▶ [DATA BLOCK]
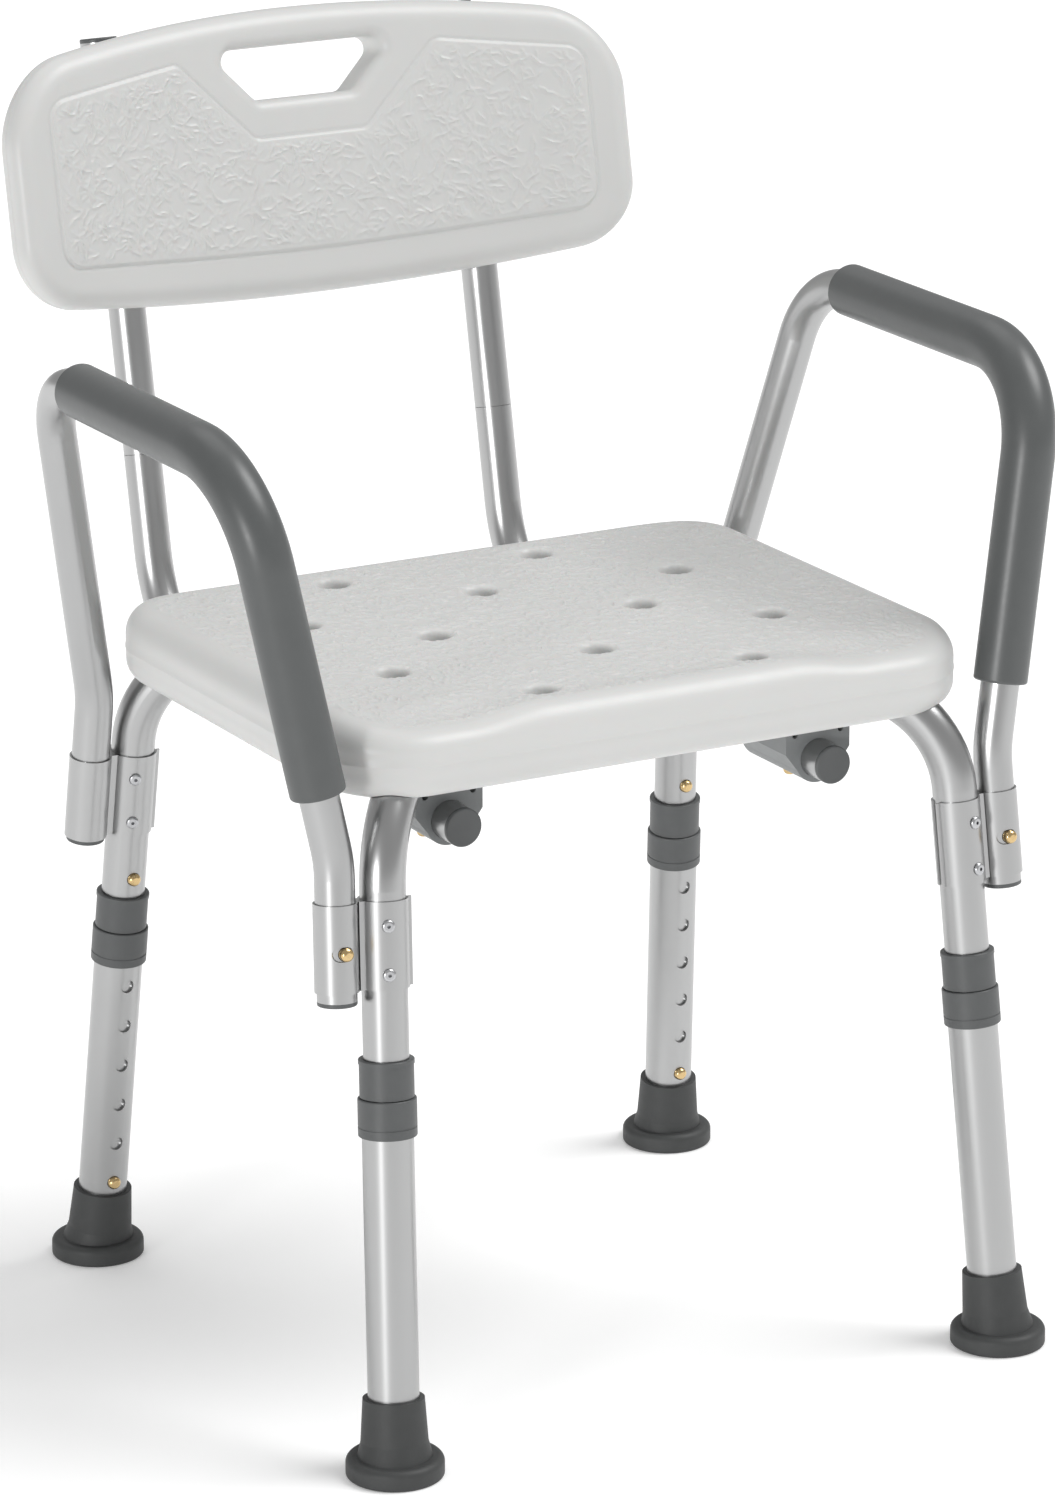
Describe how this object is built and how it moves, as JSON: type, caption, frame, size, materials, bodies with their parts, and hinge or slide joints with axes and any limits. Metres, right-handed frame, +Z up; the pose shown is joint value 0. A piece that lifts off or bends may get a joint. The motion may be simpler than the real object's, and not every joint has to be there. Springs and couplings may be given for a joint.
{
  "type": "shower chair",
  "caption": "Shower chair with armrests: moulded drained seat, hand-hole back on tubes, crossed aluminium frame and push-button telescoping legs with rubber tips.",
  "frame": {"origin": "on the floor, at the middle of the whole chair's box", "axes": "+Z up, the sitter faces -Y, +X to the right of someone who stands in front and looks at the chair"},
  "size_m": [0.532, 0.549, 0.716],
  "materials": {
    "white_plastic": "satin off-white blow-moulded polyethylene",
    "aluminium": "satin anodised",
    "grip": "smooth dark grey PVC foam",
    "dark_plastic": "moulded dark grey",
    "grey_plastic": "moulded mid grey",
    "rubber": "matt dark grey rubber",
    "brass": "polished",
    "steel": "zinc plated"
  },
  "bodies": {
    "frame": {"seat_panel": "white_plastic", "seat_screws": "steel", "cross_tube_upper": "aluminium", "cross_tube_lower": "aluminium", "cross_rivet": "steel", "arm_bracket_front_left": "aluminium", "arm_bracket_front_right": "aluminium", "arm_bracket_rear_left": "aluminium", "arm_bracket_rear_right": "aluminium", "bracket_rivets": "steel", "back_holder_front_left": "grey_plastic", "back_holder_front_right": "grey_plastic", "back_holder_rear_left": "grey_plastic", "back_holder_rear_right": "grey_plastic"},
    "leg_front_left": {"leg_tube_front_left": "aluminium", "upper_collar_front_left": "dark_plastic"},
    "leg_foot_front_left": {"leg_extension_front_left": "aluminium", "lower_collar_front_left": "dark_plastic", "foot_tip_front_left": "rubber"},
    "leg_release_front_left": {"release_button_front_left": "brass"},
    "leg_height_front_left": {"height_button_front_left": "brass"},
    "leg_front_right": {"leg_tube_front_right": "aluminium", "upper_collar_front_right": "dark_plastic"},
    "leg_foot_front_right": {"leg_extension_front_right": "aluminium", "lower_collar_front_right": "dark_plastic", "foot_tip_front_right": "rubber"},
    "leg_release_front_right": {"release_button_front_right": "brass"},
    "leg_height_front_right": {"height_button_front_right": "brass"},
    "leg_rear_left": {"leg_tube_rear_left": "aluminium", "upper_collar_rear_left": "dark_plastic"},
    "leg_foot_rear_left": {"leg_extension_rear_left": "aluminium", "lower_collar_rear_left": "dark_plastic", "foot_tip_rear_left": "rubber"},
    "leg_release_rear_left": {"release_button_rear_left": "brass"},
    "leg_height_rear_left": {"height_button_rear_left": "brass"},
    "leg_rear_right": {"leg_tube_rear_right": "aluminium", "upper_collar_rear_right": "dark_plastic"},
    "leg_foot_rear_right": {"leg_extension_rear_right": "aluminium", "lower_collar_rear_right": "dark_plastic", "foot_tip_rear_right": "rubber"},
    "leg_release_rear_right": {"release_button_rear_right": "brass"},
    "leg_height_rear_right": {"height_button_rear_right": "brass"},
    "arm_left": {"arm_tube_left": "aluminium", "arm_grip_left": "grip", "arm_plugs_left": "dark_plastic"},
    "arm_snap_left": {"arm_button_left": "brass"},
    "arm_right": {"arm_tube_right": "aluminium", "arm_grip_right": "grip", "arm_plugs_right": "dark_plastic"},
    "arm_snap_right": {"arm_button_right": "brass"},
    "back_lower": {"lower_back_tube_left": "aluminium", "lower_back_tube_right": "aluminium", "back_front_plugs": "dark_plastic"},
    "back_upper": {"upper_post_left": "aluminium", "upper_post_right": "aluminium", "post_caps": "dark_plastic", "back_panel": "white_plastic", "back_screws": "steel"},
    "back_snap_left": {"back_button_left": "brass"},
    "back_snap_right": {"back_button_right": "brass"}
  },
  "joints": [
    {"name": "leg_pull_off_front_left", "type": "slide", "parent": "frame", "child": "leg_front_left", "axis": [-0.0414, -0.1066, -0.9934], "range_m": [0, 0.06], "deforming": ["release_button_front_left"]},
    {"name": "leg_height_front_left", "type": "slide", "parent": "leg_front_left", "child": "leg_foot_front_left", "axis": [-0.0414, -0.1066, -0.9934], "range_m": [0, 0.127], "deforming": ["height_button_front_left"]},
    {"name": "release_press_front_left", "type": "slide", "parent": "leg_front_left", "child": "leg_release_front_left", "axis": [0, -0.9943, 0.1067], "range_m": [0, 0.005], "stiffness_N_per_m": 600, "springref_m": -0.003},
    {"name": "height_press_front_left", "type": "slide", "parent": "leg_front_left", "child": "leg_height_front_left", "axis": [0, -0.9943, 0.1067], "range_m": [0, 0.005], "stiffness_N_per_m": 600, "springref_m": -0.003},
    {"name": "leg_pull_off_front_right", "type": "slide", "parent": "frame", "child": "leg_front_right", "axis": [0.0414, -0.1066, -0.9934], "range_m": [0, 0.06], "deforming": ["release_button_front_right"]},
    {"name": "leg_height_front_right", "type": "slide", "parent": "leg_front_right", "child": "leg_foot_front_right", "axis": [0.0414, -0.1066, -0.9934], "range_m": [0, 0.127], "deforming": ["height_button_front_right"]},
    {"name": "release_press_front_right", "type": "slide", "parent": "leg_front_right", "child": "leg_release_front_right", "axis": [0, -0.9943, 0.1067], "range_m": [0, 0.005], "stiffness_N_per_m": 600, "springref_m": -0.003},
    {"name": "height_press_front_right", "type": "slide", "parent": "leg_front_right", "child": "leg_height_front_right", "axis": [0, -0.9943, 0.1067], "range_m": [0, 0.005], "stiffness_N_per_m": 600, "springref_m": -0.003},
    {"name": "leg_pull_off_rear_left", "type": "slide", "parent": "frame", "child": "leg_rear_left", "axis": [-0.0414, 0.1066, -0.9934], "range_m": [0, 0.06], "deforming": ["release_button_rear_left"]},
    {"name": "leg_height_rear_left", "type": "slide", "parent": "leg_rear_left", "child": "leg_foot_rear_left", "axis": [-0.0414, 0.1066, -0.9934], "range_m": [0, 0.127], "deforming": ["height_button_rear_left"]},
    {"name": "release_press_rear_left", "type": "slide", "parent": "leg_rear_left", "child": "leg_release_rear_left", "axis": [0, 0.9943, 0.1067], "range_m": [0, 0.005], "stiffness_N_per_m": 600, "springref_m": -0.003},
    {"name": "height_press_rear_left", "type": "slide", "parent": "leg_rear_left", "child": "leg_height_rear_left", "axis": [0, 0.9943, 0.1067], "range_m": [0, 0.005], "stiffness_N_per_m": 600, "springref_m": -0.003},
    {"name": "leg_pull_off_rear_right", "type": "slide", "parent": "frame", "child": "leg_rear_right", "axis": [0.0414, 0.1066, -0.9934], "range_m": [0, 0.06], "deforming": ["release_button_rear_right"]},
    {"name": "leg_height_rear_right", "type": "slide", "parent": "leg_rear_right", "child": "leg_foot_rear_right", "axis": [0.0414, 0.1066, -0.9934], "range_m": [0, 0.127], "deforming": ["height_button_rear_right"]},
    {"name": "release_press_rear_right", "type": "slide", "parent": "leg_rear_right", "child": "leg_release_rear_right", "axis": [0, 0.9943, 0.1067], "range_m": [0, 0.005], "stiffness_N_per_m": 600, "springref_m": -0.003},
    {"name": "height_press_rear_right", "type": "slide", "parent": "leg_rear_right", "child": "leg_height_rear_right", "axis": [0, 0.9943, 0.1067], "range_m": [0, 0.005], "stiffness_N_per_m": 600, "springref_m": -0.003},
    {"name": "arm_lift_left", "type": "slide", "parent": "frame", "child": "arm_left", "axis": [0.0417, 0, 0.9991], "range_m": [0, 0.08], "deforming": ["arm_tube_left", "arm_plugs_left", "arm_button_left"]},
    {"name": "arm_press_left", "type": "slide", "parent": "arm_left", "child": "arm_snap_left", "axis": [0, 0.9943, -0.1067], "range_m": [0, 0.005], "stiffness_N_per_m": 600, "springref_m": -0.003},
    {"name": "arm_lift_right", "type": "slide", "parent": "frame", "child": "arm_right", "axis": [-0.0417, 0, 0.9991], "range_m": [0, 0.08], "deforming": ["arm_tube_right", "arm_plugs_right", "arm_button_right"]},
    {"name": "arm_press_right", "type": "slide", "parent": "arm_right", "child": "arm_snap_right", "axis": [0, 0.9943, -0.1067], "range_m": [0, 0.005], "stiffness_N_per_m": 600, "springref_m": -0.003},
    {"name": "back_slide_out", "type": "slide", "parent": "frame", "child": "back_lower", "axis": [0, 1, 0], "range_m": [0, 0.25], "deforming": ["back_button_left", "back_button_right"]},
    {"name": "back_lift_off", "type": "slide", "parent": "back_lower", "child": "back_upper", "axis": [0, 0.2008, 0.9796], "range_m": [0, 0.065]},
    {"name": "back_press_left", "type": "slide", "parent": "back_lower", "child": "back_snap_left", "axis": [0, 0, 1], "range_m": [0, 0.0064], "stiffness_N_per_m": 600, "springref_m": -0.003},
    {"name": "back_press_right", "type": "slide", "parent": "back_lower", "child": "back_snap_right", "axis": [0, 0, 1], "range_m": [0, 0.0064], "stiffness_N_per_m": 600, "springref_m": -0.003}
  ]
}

▶ [WHAT IS REQUIRED]
Provide only the count of lines in the data above that include the string "bodies".

▶ [EXERCISE RESULT]
2